By Jeremy Herb - 01/27/12 05:02 PM EST
The White House should cut nearly twice the $487 billion by which it has committed to reducing the Pentagon’s budget, said Rep. Barney Frank (Mass.) and three other liberal Democrats.
They said the planned cuts, announced Thursday by Defense Secretary Leon Panetta, don’t go nearly far enough to reduce the defense budget.
“The Cold War is long over, and no remotely comparable adversary has emerged or is likely to emerge,” the Democrats wrote in a letter to Obama. “We believe that savings of around $900 billion over the next 10 years can be realized … We ask you to take even bolder leadership on this issue as you finalize your budget.”
Besides Frank, Reps. Barbara Lee (Calif.), Rush Holt (N.J.) and Lynn Woolsey (Calif.) signed on to the letter calling for deep spending cuts and the withdrawal of U.S. troops in Afghanistan this year.
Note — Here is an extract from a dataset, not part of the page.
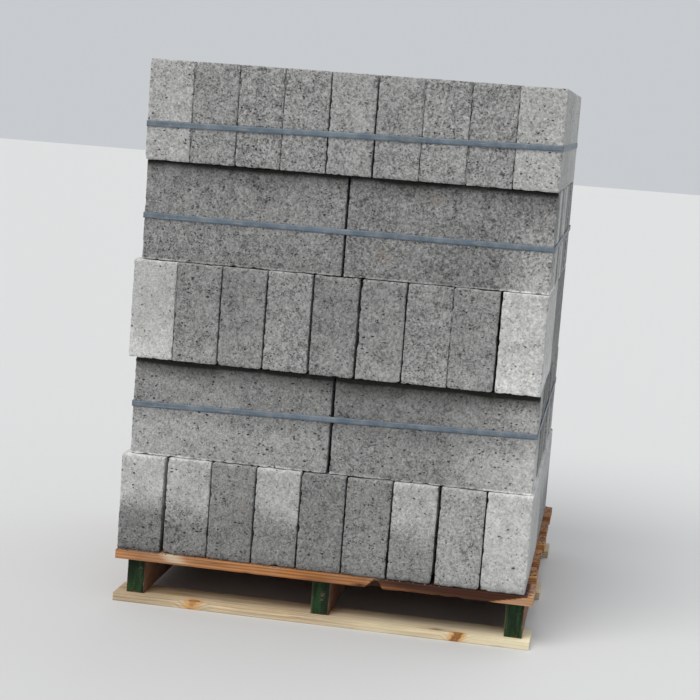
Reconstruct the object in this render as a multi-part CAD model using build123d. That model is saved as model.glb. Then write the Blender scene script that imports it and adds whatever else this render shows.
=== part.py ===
from build123d import *
from math import atan2, degrees, sin
import os

# A banded pack of solid concrete blocks on a two-way timber pallet.
# Millimetres. X runs along the front, Y into the depth, Z up. The origin is under the middle
# of the pallet, on the floor.

# One block
block_length = 440.0
block_height = 215.0
block_thickness = 97.5
block_arris = 1.5

# The blocks as they are set down
common_joint = 1.5
end_joint = 6.0
course_slip = 1.0
load_front_inset = 9.0
turned_course_setback = 14.0

# The pallet
pallet_length = 924.0
pallet_depth = 920.0
deck_thickness = 20.0
deck_widths = (118.0, 98.0, 122.0, 100.0, 112.0, 125.0)
deck_left_trims = (0.0, 3.0, 1.0, 4.0, 2.0, 3.0)
deck_right_trims = (0.0, 2.0, 4.0, 1.0, 3.0, 2.0)
bearer_width = 40.0
bearer_height = 78.0
bearer_end_setback = 20.0
left_bearer_inset = 25.0
right_bearer_inset = 18.0
bottom_board_width = 95.0
bottom_board_thickness = 18.0
sawn_arris = 1.0

# The piece that has split out of the lower edge of the front deck board
split_from_left = 579.0
split_length = 36.0
split_height = 17.0
split_depth = 14.0

# The plastic bands
strap_width = 12.0
strap_thickness = 0.8
strap_bend_radius = 2.0
strap_clearance = 0.3
weld_length = 32.0
weld_taper = 2.0

# As many blocks stand side by side as come nearest to two blocks end to end
blocks_side_by_side = round((2 * block_length + end_joint) / (block_thickness + common_joint))

deck_top = bottom_board_thickness + bearer_height + deck_thickness
pallet_left = -pallet_length / 2
pallet_right = pallet_length / 2
pallet_front = -pallet_depth / 2
pallet_back = pallet_depth / 2

# Each course from the deck up: whether its blocks are turned to lie along the front, how far its
# left side stands in from the end of the deck, and the joints between its blocks from the left
# of the front row, or from the front where the course is turned. The second row is set down from
# the other side, so it has the same joints the other way round.
courses = (
    dict(turned=False, inset=0.0, joints=(6.5, 2.0, 2.5, 2.5, 2.5, 3.0, 6.0, 2.0)),
    dict(turned=True, inset=13.0, joints=(1.0, 1.5, 1.0, 2.0, 1.0, 1.0, 1.5, 1.0)),
    dict(turned=False, inset=0.5, joints=(1.0, 2.0, 2.5, 4.0, 4.0, 2.0, 1.2, 4.0)),
    dict(turned=True, inset=13.0, joints=(1.5, 1.0, 1.0, 1.5, 1.0, 2.0, 1.0, 1.0)),
    dict(turned=False, inset=11.5, joints=(1.0, 1.0, 1.0, 1.5, 2.5, 1.0, 1.0, 1.0)),
)

# Corners that have been knocked off: the course, the row from the front or from the left, the
# block's place in that row, the corner (-1 or 1 along X, Y and Z) and how far the break reaches
# along X, Y and Z.
broken_corners = (
    dict(course=5, row=0, place=8, corner=(1, -1, 1), reach=(15.0, 12.0, 18.0)),
    dict(course=1, row=0, place=4, corner=(-1, -1, 1), reach=(12.0, 9.0, 13.0)),
    dict(course=1, row=0, place=8, corner=(-1, -1, -1), reach=(13.0, 12.0, 22.0)),
    dict(course=3, row=0, place=0, corner=(-1, -1, -1), reach=(9.0, 8.0, 12.0)),
    dict(course=2, row=1, place=0, corner=(1, -1, 1), reach=(16.0, 10.0, 12.0)),
    dict(course=5, row=1, place=2, corner=(-1, 1, 1), reach=(12.0, 20.0, 14.0)),
    dict(course=4, row=0, place=8, corner=(-1, 1, 1), reach=(18.0, 14.0, 13.0)),
)

# Each band: the course it holds, its height above the foot of that course at the left end and
# at the right end, and how far its weld is from the middle of the front (None where the weld is
# at the back).
straps = {
    "strap_lower": dict(course="course_2", left=111.0, right=128.0, weld=-18.0),
    "strap_upper": dict(course="course_4", left=95.0, right=96.0, weld=None),
    "strap_top": dict(course="course_5", left=77.0, right=92.0, weld=None),
}


def block(turned):
    """One solid block with its corner at the origin, its arrises worn off."""
    size_x, size_y = (block_length, block_thickness) if turned else (block_thickness, block_length)
    body = Box(size_x, size_y, block_height, align=(Align.MIN, Align.MIN, Align.MIN))
    return chamfer(body.edges(), block_arris)


def starts(joints):
    """Where each block of a row begins, counted from the first."""
    places = [0.0]
    for number in range(blocks_side_by_side - 1):
        places.append(places[-1] + block_thickness + joints[number % len(joints)])
    return places


def slip(number, row, place):
    """How far a block was pushed in or pulled out of line when it was set down."""
    return course_slip * sin(2.3 * place + 1.7 * row + 0.9 * number)


def knock_off(shape, corner, reach):
    """A block without one corner, broken off along the plane through a point on each arris."""
    box = shape.bounding_box()
    tip = [high if side > 0 else low for side, low, high in zip(corner, box.min, box.max)]
    points = []
    for axis in range(3):
        point = list(tip)
        point[axis] -= corner[axis] * reach[axis]
        points.append(Vector(*point))
    first, second = points[1] - points[0], points[2] - points[0]
    outwards = first.cross(second)
    if outwards.dot(Vector(*tip) - points[0]) < 0:
        outwards = -outwards
    return split(shape, bisect_by=Plane(origin=points[0], x_dir=first, z_dir=outwards), keep=Keep.BOTTOM)


def course_blocks(number, course):
    """The blocks of one course: two rows, each of blocks side by side."""
    whole = block(course["turned"])
    broken = {(each["row"], each["place"]): knock_off(whole, each["corner"], each["reach"])
              for each in broken_corners if each["course"] == number + 1}
    left = pallet_left + course["inset"]
    front = pallet_front + load_front_inset
    if course["turned"]:
        front += turned_course_setback
    foot = deck_top + number * block_height
    solids = []
    for row in range(2):
        joints = course["joints"] if row == 0 else course["joints"][::-1]
        along = row * (block_length + end_joint)
        for place, side in enumerate(starts(joints)):
            out = slip(number, row, place)
            shape = broken.get((row, place), whole)
            if course["turned"]:
                corner = (left + along + out, front + side, foot)
            else:
                corner = (left + side, front + along + out, foot)
            solids.append(Pos(*corner) * shape)
    return Compound(children=solids)


def board(left, right, front, width, foot, thickness):
    """A sawn board along X, with its long arrises taken off."""
    body = Box(right - left, width, thickness, align=(Align.MIN, Align.MIN, Align.MIN))
    body = chamfer(body.edges().filter_by(Axis.X), sawn_arris)
    return Pos(left, front, foot) * body


def deck_boards():
    """The deck boards, spaced evenly from the front of the pallet to its back."""
    gap = (pallet_depth - sum(deck_widths)) / (len(deck_widths) - 1)
    boards = []
    front = pallet_front
    for width, left_trim, right_trim in zip(deck_widths, deck_left_trims, deck_right_trims):
        boards.append(board(pallet_left + left_trim, pallet_right - right_trim, front, width,
                            deck_top - deck_thickness, deck_thickness))
        front += width + gap
    boards[0] -= edge_split()
    return boards


def edge_split():
    """The wedge that is missing from the lower edge of the front board."""
    half = split_length / 2
    outline = Polyline((-half, 0), (half, 0), (half * 0.2, split_height), (-half * 0.1, split_height),
                       close=True)
    wedge = extrude(Plane.XZ * make_face(outline), amount=-split_depth)
    return Pos(pallet_left + split_from_left, pallet_front, deck_top - deck_thickness) * wedge


def bearer(left):
    """A bearer that runs from front to back between the deck and the bottom boards."""
    depth = pallet_depth - 2 * bearer_end_setback
    body = Box(bearer_width, depth, bearer_height, align=(Align.MIN, Align.CENTER, Align.MIN))
    body = chamfer(body.edges().filter_by(Axis.Y), sawn_arris)
    return Pos(left, 0, bottom_board_thickness) * body


def bottom_board(front):
    """A bottom board, as long as the pallet."""
    return board(pallet_left, pallet_right, front, bottom_board_width, 0, bottom_board_thickness)


def strap(box, left_height, right_height, weld):
    """A closed band round one course, with the thicker lap where its ends are welded."""
    length = box.size.X + 2 * strap_clearance
    depth = box.size.Y + 2 * strap_clearance
    inside = RectangleRounded(length, depth, strap_bend_radius)
    outside = RectangleRounded(length + 2 * strap_thickness, depth + 2 * strap_thickness,
                               strap_bend_radius + strap_thickness)
    band = extrude(outside - inside, amount=strap_width / 2, both=True)
    lap = Polyline((-weld_length / 2, 0), (weld_length / 2, 0),
                   (weld_length / 2 - weld_taper, -strap_thickness),
                   (-weld_length / 2 + weld_taper, -strap_thickness), close=True)
    lap = extrude(make_face(lap), amount=strap_width / 2, both=True)
    face = depth / 2 + strap_thickness
    if weld is None:
        band += Pos(0, face, 0) * Rot(0, 0, 180) * lap
    else:
        band += Pos(weld, -face, 0) * lap
    slope = degrees(atan2(right_height - left_height, length))
    middle = box.min.Z + (left_height + right_height) / 2
    return Pos(box.center().X, box.center().Y, middle) * Rot(0, -slope, 0) * band


pieces = {}
for number, course in enumerate(courses):
    pieces[f"course_{number + 1}"] = course_blocks(number, course)

for number, piece in enumerate(deck_boards()):
    pieces[f"deck_board_{number + 1}"] = piece

pieces["bearer_left"] = bearer(pallet_left + left_bearer_inset)
pieces["bearer_centre"] = bearer(-bearer_width / 2)
pieces["bearer_right"] = bearer(pallet_right - right_bearer_inset - bearer_width)

pieces["bottom_board_front"] = bottom_board(pallet_front)
pieces["bottom_board_middle"] = bottom_board(-bottom_board_width / 2)
pieces["bottom_board_back"] = bottom_board(pallet_back - bottom_board_width)

for name, band in straps.items():
    held = pieces[band["course"]].bounding_box()
    pieces[name] = strap(held, band["left"], band["right"], band["weld"])

os.makedirs("parts", exist_ok=True)
for name, piece in pieces.items():
    export_step(piece, f"parts/{name}.step")
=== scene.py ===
import bpy
import bmesh
import math
import random
import numpy as np
from mathutils import Matrix, Quaternion, Vector, noise


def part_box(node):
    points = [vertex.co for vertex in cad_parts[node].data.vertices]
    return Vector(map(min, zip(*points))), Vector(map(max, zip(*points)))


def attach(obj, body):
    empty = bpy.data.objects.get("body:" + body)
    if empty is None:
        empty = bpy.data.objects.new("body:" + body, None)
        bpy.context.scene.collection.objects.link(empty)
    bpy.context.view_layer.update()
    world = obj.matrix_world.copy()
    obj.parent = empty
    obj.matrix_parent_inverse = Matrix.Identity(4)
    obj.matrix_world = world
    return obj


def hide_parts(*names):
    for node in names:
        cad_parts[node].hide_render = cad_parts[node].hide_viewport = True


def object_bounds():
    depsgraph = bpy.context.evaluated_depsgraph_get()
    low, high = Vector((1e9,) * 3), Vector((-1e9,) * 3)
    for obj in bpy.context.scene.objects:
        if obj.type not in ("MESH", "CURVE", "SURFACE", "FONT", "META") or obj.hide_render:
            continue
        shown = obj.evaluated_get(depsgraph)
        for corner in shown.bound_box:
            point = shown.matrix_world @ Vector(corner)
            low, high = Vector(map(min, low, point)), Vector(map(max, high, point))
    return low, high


# A banded pack of solid concrete blocks on a two-way timber pallet. Metres, in the frame's place:
# X along the front, Y into the depth, Z up.

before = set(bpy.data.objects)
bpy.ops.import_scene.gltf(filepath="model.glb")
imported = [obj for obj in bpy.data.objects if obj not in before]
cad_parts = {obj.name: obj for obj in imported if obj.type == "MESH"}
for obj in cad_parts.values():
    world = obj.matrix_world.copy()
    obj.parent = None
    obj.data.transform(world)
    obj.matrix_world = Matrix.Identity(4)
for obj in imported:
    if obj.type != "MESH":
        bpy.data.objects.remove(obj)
cad_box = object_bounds()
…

The fight over Pentagon spending on both sides of the ledger is only going to amplify as the year progresses and the Pentagon faces a cut even larger than the four Democrats are asking for. Should the $500 billion through sequestration take effect in January 2013, total cuts would reach nearly $1 trillion.
In announcing the new U.S. military strategy last month, Obama said the military would become leaner, but more agile.
In the Democrats’ letter, they wrote that there’s more meat on the bone to be trimmed further.
The group wrote that withdrawing this year from Afghanistan could save “hundreds of billions of dollars,” and argued that keeping U.S. troops there until 2014 won’t have much effect on the capability of the Afghan Security Forces, which are supposed to take over at that point.
The group wrote that between the drawdowns in the Afghanistan and Iraq wars and the reductions of troops in Europe, the United States should be able “to reduce our 1.5 million member active-duty military by much more than the roughly 100,000 troops you have stated is your goal.”
Reducing troops in Europe should be a “first step,” the Democrats wrote, pointing to the Marine base in Okinawa, Japan, as another good example.
The lawmakers also urged the president to reduce the “nuclear triad” of land, sea and air delivery systems to two, an issue that has been hotly debated in anticipation of the budget cuts. Panetta announced Thursday that the United States will maintain all three systems, although there will be delay in the construction of a new nuclear submarine.